Jinzhu (金竹镇) is a town in Huitong County, Hunan, China. As of the 2023 census it had a population of 20,450 and an area of 201.52 km2.

==Administrative division==
As of 2021, the town is divided into fifteen villages:
- Jinping (金坪村)
- Tongmu (桐木村)
- Yanjiao (岩脚村)
- Huangtuba (黄土坝村)
- Qingjiang (清江村)
- Diling (地灵村)
- Shiqi (石其村)
- Shuiwei (水尾村)
- Xiaojia (肖家村)
- Wangjia (王家村)
- Dongyue (东岳村)
- Loujiao (楼脚村)
- Pojiao (坡脚村)
- Banshan (半山村)
- Laotuan (老团村)

==History==
During the Republic of China, it belonged to Jinzhu Township (金竹乡), Anhuai Township (安怀乡), Xiongxi Township (雄溪乡), and Shuangxi Township (双溪乡).

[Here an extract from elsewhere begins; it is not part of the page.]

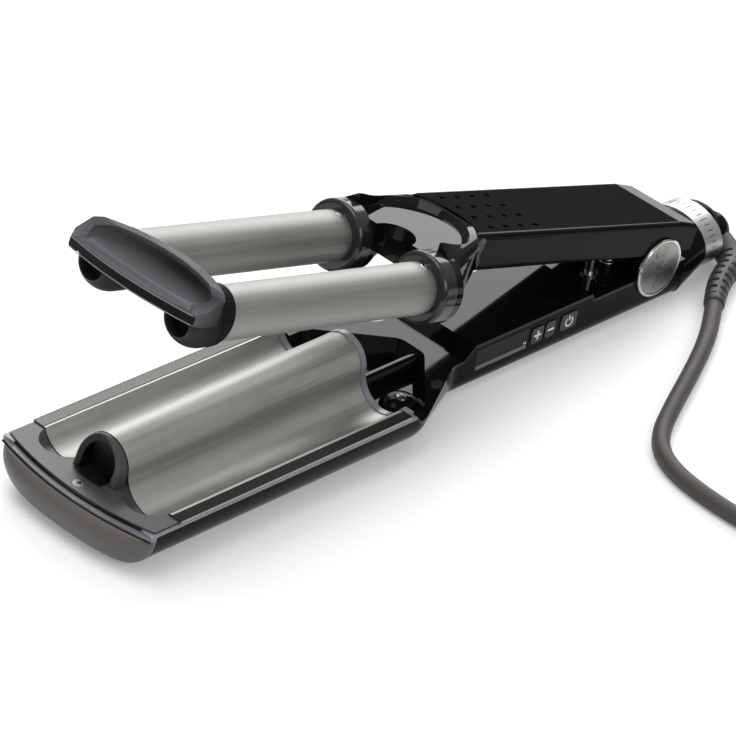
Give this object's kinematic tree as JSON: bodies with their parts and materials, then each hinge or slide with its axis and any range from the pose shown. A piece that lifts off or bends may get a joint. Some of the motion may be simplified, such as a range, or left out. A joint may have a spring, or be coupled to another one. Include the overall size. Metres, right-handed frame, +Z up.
{
  "type": "hair waver",
  "caption": "Sprung two-jaw hair waver: two heated barrels on the upper arm close into a W-shaped plate, with buttons and a display on the handle and a swivel mains cord.",
  "frame": {"origin": "on the resting surface, straight below the middle of the hinge pin, on the tool's centre plane", "axes": "+X from the jaws towards the cord end, +Z up from the resting surface, +Y away from the side that has the buttons"},
  "size_m": [0.407, 0.3078, 0.1168],
  "materials": {
    "gloss_black": "high gloss moulded",
    "satin_black": "fine satin moulded",
    "graphite": "satin graphite, heat resistant",
    "champagne_plate": "ceramic coated, finely brushed",
    "silver_trim": "satin silver plating",
    "steel": "zinc plated",
    "spreader_aluminium": "as cast",
    "heater_ceramic": "ceramic heater",
    "heat_plug": "heat resistant moulding",
    "bush_nylon": "nylon",
    "board_green": "solder resist",
    "switch_black": "moulded",
    "fuse_white": "ceramic body",
    "display_glass": "dark tinted window",
    "cord_black": "matt cord sheath"
  },
  "bodies": {
    "lower_arm": {"button_switches": "switch_black", "clamp_screws": "steel", "control_board": "board_green", "cord": "cord_black", "cord_coil": "cord_black", "cord_end": "cord_black", "display_module": "switch_black", "display_window": "display_glass", "heat_spreader_far": "spreader_aluminium", "heat_spreader_near": "spreader_aluminium", "heater_clamp": "steel", "hinge_pin": "steel", "housing_screws": "steel", "lower_deck": "gloss_black", "lower_housing": "gloss_black", "mains_plug": "cord_black", "medallion_far": "silver_trim", "medallion_near": "silver_trim", "opening_spring": "steel", "plate_frame": "graphite", "plate_heater_far": "heater_ceramic", "plate_heater_near": "heater_ceramic", "plug_pins": "steel", "stop_post": "steel", "strain_relief": "cord_black", "swivel_knuckle": "gloss_black", "swivel_spindle": "steel", "tail_cap": "gloss_black", "tail_ring": "silver_trim", "thermal_fuse": "fuse_white", "tip_bumper": "graphite", "tip_cap": "graphite", "tip_cap_screw": "steel", "wave_plate": "champagne_plate"},
    "upper_arm": {"barrel_block": "gloss_black", "barrel_collar_far": "graphite", "barrel_collar_near": "graphite", "barrel_far": "champagne_plate", "barrel_heater_far": "spreader_aluminium", "barrel_heater_near": "spreader_aluminium", "barrel_near": "champagne_plate", "barrel_plug_far": "heat_plug", "barrel_plug_near": "heat_plug", "bridge_screws": "steel", "hinge_bush_far": "bush_nylon", "hinge_bush_near": "bush_nylon", "tip_bridge": "graphite", "upper_cover": "gloss_black", "upper_liner": "satin_black", "upper_screws": "steel"},
    "plus_key": {"button_plus": "silver_trim"},
    "minus_key": {"button_minus": "silver_trim"},
    "power_key": {"button_power": "silver_trim"},
    "swivel": {"swivel_collar": "gloss_black"}
  },
  "joints": [
    {"name": "jaw_hinge", "type": "hinge", "parent": "lower_arm", "child": "upper_arm", "pos_m": [0, 0, 0.0225], "axis": [0, -1, 0], "range_deg": [0, 13.4], "stiffness_Nm_per_rad": 2, "springref_deg": -20.05, "deforming": ["opening_spring"]},
    {"name": "plus_press", "type": "slide", "parent": "lower_arm", "child": "plus_key", "axis": [0, 1, 0], "range_m": [0, 0.0004], "stiffness_N_per_m": 1500, "springref_m": -0.0006},
    {"name": "minus_press", "type": "slide", "parent": "lower_arm", "child": "minus_key", "axis": [0, 1, 0], "range_m": [0, 0.0004], "stiffness_N_per_m": 1500, "springref_m": -0.0006},
    {"name": "power_press", "type": "slide", "parent": "lower_arm", "child": "power_key", "axis": [0, 1, 0], "range_m": [0, 0.0004], "stiffness_N_per_m": 1500, "springref_m": -0.0006},
    {"name": "cord_swivel", "type": "hinge", "parent": "lower_arm", "child": "swivel", "pos_m": [0.052, 0, 0.014], "axis": [1, 0, 0], "continuous": true}
  ]
}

After the founding of the Communist State, in 1950, it came under the jurisdiction of the 2nd District of Huitong County. Its name was changed to Buzi District (堡子区) in June 1955. In 2015, Xiaojia Township (肖家乡) and Jinlong Township (金龙乡) merged to form Jinzhu Town.

==Geography==
The town is located on the northeast of Huitong County. It shares a border with Buzi Town to the west, Ruoshui Town to the east, Ma'an Town and Hongjiang to the north, and Lincheng Town to the south.

==Economy==
The economy is supported primarily by agriculture and forestry. Its economy is dominated by Phyllostachys edulis. The region has an abundance of coal and gold.

==Demographics==
As of 2019, the National Bureau of Statistics of China estimates the town's population now to be 20,450.